Going by the Ombudsman's order, since that is all anyone has at this point, it seems incredible that not yet acting on five nuisance motions from Nasecore or its fellow travelers — two of which were simply motions asking that other motions filed a few days earlier be addressed — rises to the level of "grave misconduct, grave abuse of authority, and gross neglect of duty of conduct prejudicial to the best interest of service" in the mind of the Ombudsman. As I said in my column about this last Sunday ("Ombudsman plays the clown with ERC ruling," Sept. 8, 2024), the Ombudsman is the last person in the government who should be calling out another official for delays in acting on petitions, given the massive backlog in his own office.
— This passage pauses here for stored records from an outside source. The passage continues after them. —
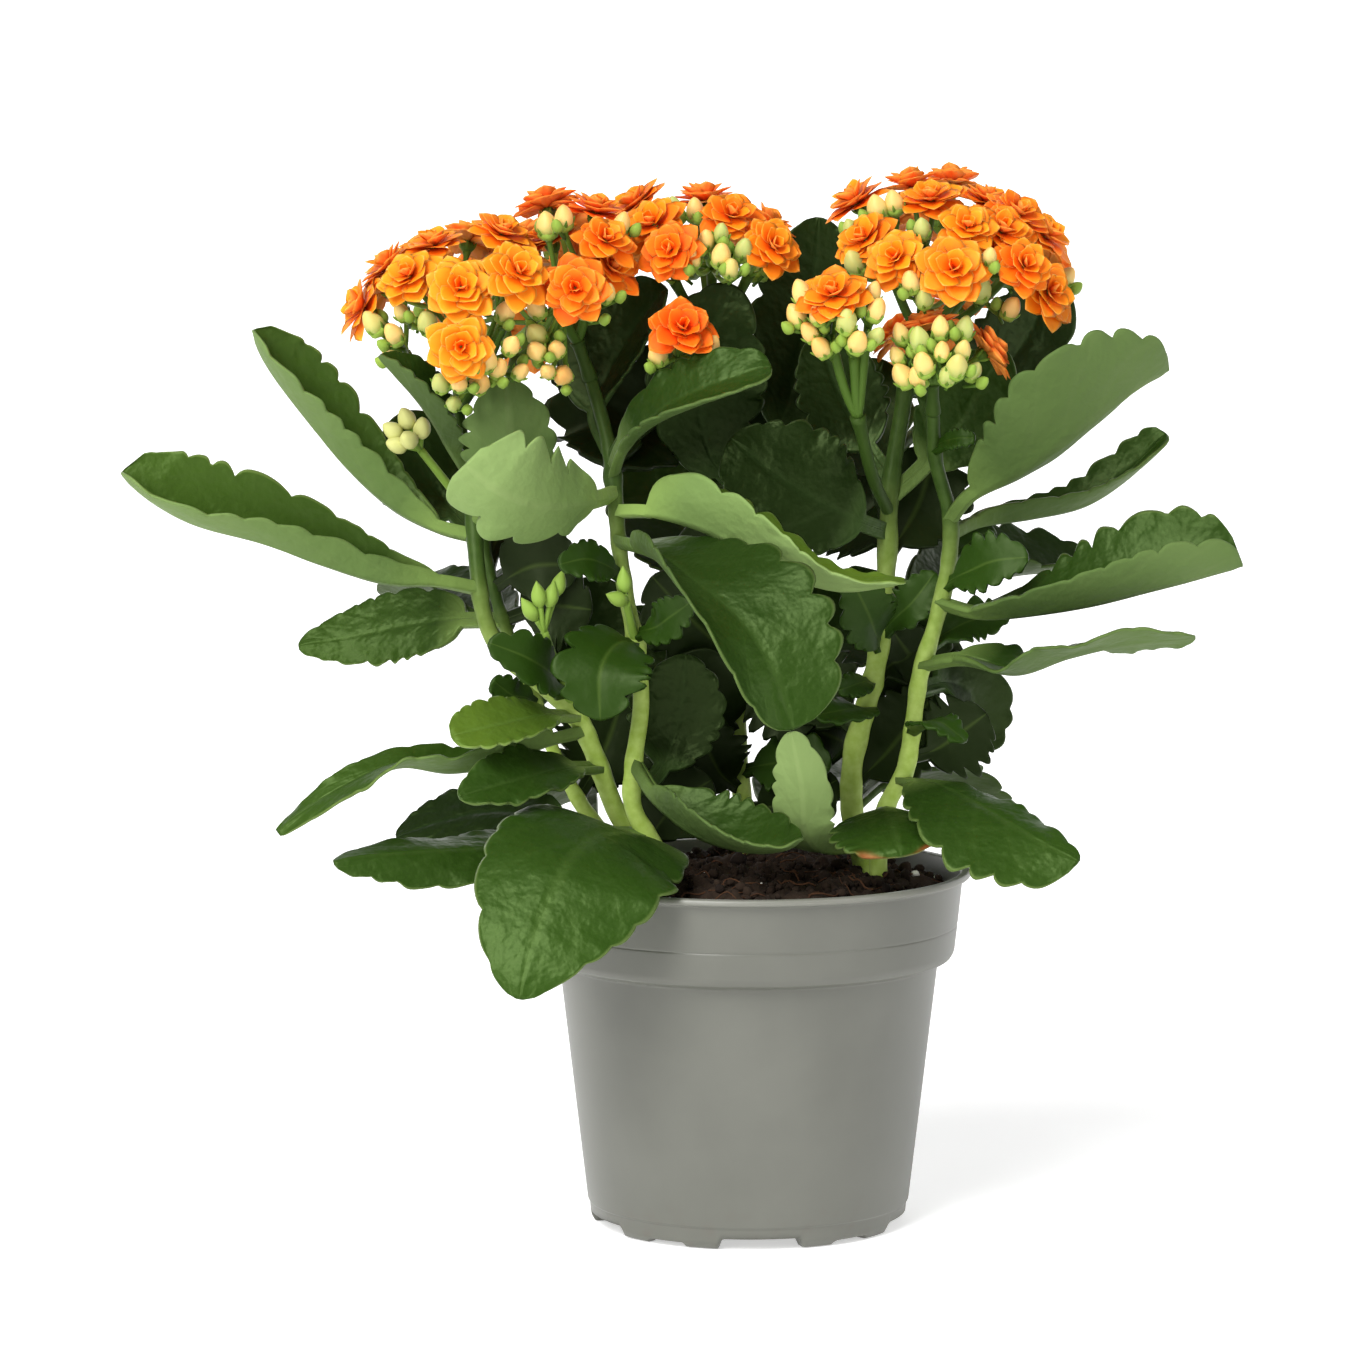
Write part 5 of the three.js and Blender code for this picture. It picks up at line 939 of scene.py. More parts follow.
class Shape:
    """Triangles with a UV place and named numbers for each vertex, gathered from many grids."""

    def __init__(self, *names):
        self.names = names
        self.points, self.faces, self.uv, self.values = [], [], [], []
        self.count = 0

    def add(self, points, faces, uv, **values):
        """Adds vertices, faces that count from the first of them, and the named values."""
        flat = points.reshape(-1, 3)
        self.points.append(flat)
        self.faces.append(faces + self.count)
        self.uv.append(uv.reshape(-1, 2))
        self.values.append([np.broadcast_to(values[name], len(flat)) for name in self.names])
        self.count += len(flat)

    def tube(self, rings, u, **values):
        """Closed skin over rings, an array of rows, places round and 3: seam joined, both ends capped.

        Values may be one number, or an array of rows by places round.
        """
        rows, around = rings.shape[:2]
        ends = np.stack([rings[0].mean(0), rings[-1].mean(0)])
        points = np.concatenate([rings.reshape(-1, 3), ends])
        i, j = np.meshgrid(np.arange(rows - 1), np.arange(around), indexing="ij")
        a = (i * around + j).ravel()
        b = (i * around + (j + 1) % around).ravel()
        half, other_half = np.stack([a, b, b + around], 1), np.stack([a, b + around, a + around], 1)
        spot = np.arange(around)
        after = (spot + 1) % around
        last = (rows - 1) * around
        first_cap = np.stack([np.full(around, rows * around), after, spot], 1)
        last_cap = np.stack([np.full(around, rows * around + 1), last + spot, last + after], 1)
        faces = np.concatenate([half, other_half, first_cap, last_cap])
        v = np.abs(np.linspace(-1, 1, around, endpoint=False))
        grid = np.stack([np.repeat(u, around), np.tile(v, rows)], 1)
        uv = np.concatenate([grid, [[u[0], 0.5], [u[-1], 0.5]]])
        filled = {}
        for name, value in values.items():
            value = np.asarray(value, float)
            if value.ndim:
                value = np.broadcast_to(value, (rows, around))
                value = np.concatenate([value.ravel(), [value[0].mean(), value[-1].mean()]])
            filled[name] = value
        self.add(points, faces, uv, **filled)

    def rod(self, path, radii, around, u=None, **values):
        """Round tube: a circle of the given radius stands square on each point of the path."""
        path = np.asarray(path, float)
        directions = unit(np.gradient(path, axis=0))
        side, top = carried_frame(directions)
        turn = np.linspace(0, 2 * np.pi, around, endpoint=False)[None, :, None]
        radii = np.broadcast_to(radii, len(path))[:, None, None]
        rings = path[:, None] + radii * (np.cos(turn) * side[:, None] + np.sin(turn) * top[:, None])
        self.tube(rings, np.linspace(0, 1, len(path)) if u is None else u, **values)

    def piece(self, name, material, slot, *nodes):
        """Makes the mesh object in metres, on the plant's one body, in place of its CAD nodes."""
        points = np.concatenate(self.points) / 1000
        faces = np.concatenate(self.faces).astype(np.int32)
        mesh = bpy.data.meshes.new(name)
        mesh.vertices.add(len(points))
        mesh.vertices.foreach_set("co", points.ravel())
        mesh.loops.add(faces.size)
        mesh.loops.foreach_set("vertex_index", faces.ravel())
        mesh.polygons.add(len(faces))
        mesh.polygons.foreach_set("loop_start", np.arange(0, faces.size, 3, dtype=np.int32))
        mesh.update(calc_edges=True)
        mesh.polygons.foreach_set("use_smooth", np.ones(len(faces), bool))
        uv = mesh.uv_layers.new(name="UVMap")
        uv.data.foreach_set("uv", np.concatenate(self.uv)[faces.ravel()].ravel())
        for k, label in enumerate(self.names):
            layer = mesh.attributes.new(label, "FLOAT", "POINT")
            numbers = np.concatenate([row[k] for row in self.values])
            layer.data.foreach_set("value", numbers.astype(np.float32))
        mesh.materials.append(material)
        thing = placed(name, mesh)
        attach(thing, "root")
        if nodes:
            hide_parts(*nodes)
        return thing


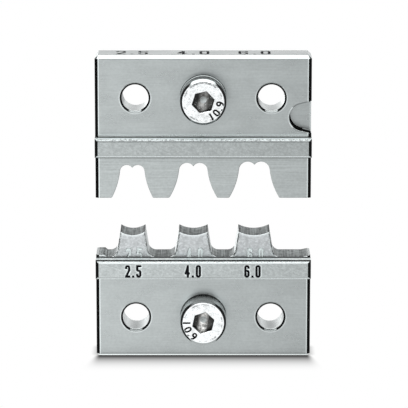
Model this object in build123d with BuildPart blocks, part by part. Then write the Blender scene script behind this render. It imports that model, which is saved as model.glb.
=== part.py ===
from build123d import *
import os
from math import cos, radians, sin, sqrt, tan

# Crimp die insert: a lower and an upper die half for three conductor sizes.
# Millimetres. X runs along the halves, Y away from the viewer and Z up.
# The origin is the centre of the lower half's foot.

# Die blocks, the same on both halves
die_width = 33.0
mount_thickness = 6.0
profile_setback = 0.6
mount_edge_chamfer = 0.35
profile_edge_chamfer = 0.25
back_edge_chamfer = 0.3
foot_chamfer = 0.3
top_chamfer = 0.5

# Lower half, heights from the foot
lower_mount_height = 12.6
lower_hole_height = 6.15
punch_height = 4.0
punch_dip = 0.57
punch_draft = 9.0
punch_root_radius = 1.2
left_land_height = 0.33
left_land_width = 1.25
left_land_run = 0.4
right_land_height = 0.2
right_land_width = 0.4
right_land_run = 0.9

# Upper half, heights from its tooth tips
tooth_height = 6.71
upper_mount_height = 12.5
upper_hole_drop = 6.5
wall_start_angle = 6.0
tooth_tip_radius = 0.25
pocket_radius = 2.11
pocket_flare = 14.0
pocket_depth = 2.4
pocket_from_edge = 1.31
pocket_above_ledge = 3.0

# The gap from punch tips to tooth tips, as the halves stand apart
tip_gap = 5.3

# Thrust bars, each with a tongue in a groove of its block
bar_height = 2.9
bar_proud = 2.15
bar_chamfer = 0.3
tongue_height = 1.6
tongue_depth = 1.0
tongue_from_ledge = 0.3
groove_clearance = 0.05

# Dowel pins that hold each bar, pressed in from the back
pin_radius = 0.5
pin_length = 6.0
pin_spacing = 27.0
pin_chamfer = 0.12
pin_recess = 0.1
pin_end_clearance = 0.3

# Locating bores
bore_radius = 2.05
bore_spacing = 20.75
bore_chamfer = 0.22

# Socket head cap screws
screw_radius = 2.0
screw_length = 10.0
screw_pitch = 0.7
thread_depth = 0.43
thread_crest = 0.09
thread_root = 0.17
screw_tip_chamfer = 0.45
neck_length = 0.5
head_radius = 3.5
head_height = 4.0
head_chamfer = 0.35
socket_width = 3.0
socket_depth = 2.0
lower_socket_turn = 17.5
upper_socket_turn = 13.0
socket_point_angle = 120.0
screw_clearance = 0.05
screw_hole_chamfer = 0.3

# Size numbers: in enamel on the lower bar and the upper block's top, bare on the punches' faces
mark_depth = 0.12
mark_recess = 0.02
front_digit_height = 1.95
front_digit_width = 0.8
front_digit_stroke = 0.33
front_digit_step = 0.85
bar_mark_lift = 1.24
bar_mark_pitch = 9.14
middle_bar_mark_x = -1.59
punch_mark_depth = 0.05
punch_mark_rise = 0.42
punch_mark_shift = 0.2
top_digit_height = 3.2
top_digit_width = 1.5
top_digit_stroke = 0.42
top_digit_step = 1.7

# Each crimp: its place in the row, its two roof lobes, and the half width of its mouth
crimp_pitch = 9.34
middle_crimp_x = -1.52
punch_side_clearance = 0.05
crimps = {
    "2_5": dict(step=-1, lobe_radius=1.03, lobe_offset=0.85, roof=5.12, mouth=3.16),
    "4_0": dict(step=0, lobe_radius=1.19, lobe_offset=0.99, roof=5.44, mouth=3.69),
    "6_0": dict(step=1, lobe_radius=1.33, lobe_offset=1.02, roof=5.64, mouth=3.85),
}

# Places that follow from the sizes
half_width = die_width / 2
face_y = -mount_thickness / 2
back_y = mount_thickness / 2
profile_y = face_y + profile_setback
tongue_y = profile_y + tongue_depth
bar_front_y = face_y - bar_proud
floor_height = lower_mount_height + bar_height
punch_top = floor_height + punch_height
tips_height = punch_top + tip_gap
upper_ledge_height = tips_height + tooth_height + bar_height
upper_top_height = upper_ledge_height + upper_mount_height
upper_hole_height = upper_top_height - upper_hole_drop
pin_front_y = back_y - pin_recess - pin_length
bar_mark_height = lower_mount_height + bar_mark_lift
punch_mark_height = floor_height + punch_mark_rise

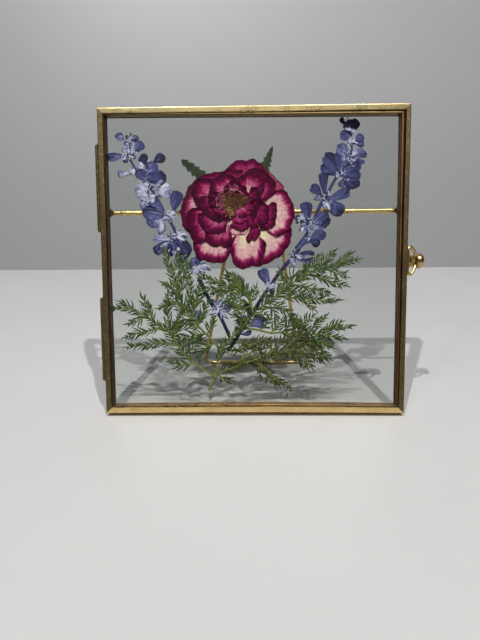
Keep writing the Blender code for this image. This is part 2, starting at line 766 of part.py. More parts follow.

Case in point, revealed by my fellow columnist Al Vitangcol Jr. over the week, Martires has for four years ignored a specific complaint citing clear violations of the Government Procurement Reform Act (GPRA) by BSP officials concerning the national ID cards. That, of course, has blown up into a new scandal and probably put the final nail in the coffin of the ill-fated program, something that might have been avoided had Martires done his part to correct the issue years ago. The selectivity in what he thinks is important with respect to his acceptance of the vexatious complaint against the ERC chairman has led some to speculate darkly that he may be a tool, unwitting or otherwise, of as yet unidentified nefarious interests. There is no evidence to suggest that, so it would be irresponsible to entertain the notion. But the baffling oddity of the order against Dimalanta is such that even Martires couldn't be surprised if someone harbors those suspicions.
In its statement, the Retail Electricity Suppliers Association said the decision "puts at risk the trust, independence and authority of the ERC." I disagree. I think the only thing the decision does is severely damage the trust in and credibility of the Office of the Ombudsman, and it will take a frank apology and quick corrective action on this miscarriage of justice to get it back.